Historic district in South Carolina, United States

The Graniteville Historic District encompasses one of the first textile company towns to be established in the Southern United States. Built in the late 1840s by William Gregg near Aiken, South Carolina, and now known as Graniteville, it was modeled after New England mill towns. Gregg used the success of this enterprise to advocate for the industrialization of the South, laying the groundwork for its eventual domination of the American textile industry. The district, which includes the original canal, mill building, mill worker housing, and a period church, was designated a National Historic Landmark District in 1978.

==Description and history==
William Gregg (1800-1867) had already had a successful career as a jeweler by the time he became involved in the textile industry in the 1840s. After touring New England and seeing its textile mills and industrial towns, he began advocating that the states of the Southern United States should industrialize to compete economically with the north. Gregg obtained financing from Charleston financiers to establish a model textile business, which would (controversially for the slavery-dominated South) employ white laborers.

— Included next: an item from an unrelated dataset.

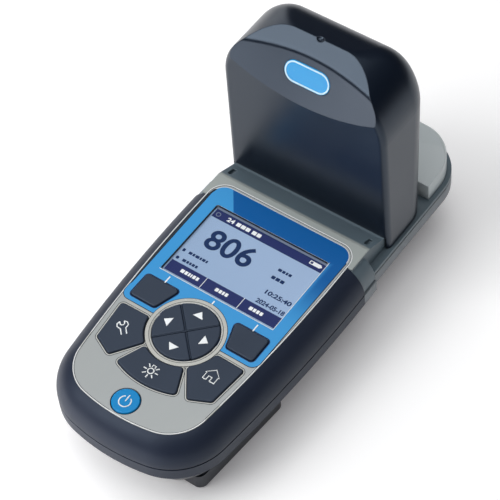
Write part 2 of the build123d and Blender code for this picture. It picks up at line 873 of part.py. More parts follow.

Between 1845 and 1849 Gregg supervised the construction of a mile-long power canal, drawing water from Horse Creek and Bridge Creek, a mill building, schoolhouse, and 100 Carpenter Gothic wood frame worker housing units (of which 26 survive in good condition). He made available lots of land within the development for the construction of churches, of which two were eventually built. (One of these, St. John's Methodist Church, is still standing.) The mill was furnished with the most recent technology for spinning and weaving, and went into operation in 1849. The financial success of the enterprise prompted the development of other, similar mills elsewhere in the South. Development was interrupted by the American Civil War, although this facility was one of the mainstays of textile production in the Confederacy. Gregg's businesses continues to operate today, as Graniteville Specialty Fabrics.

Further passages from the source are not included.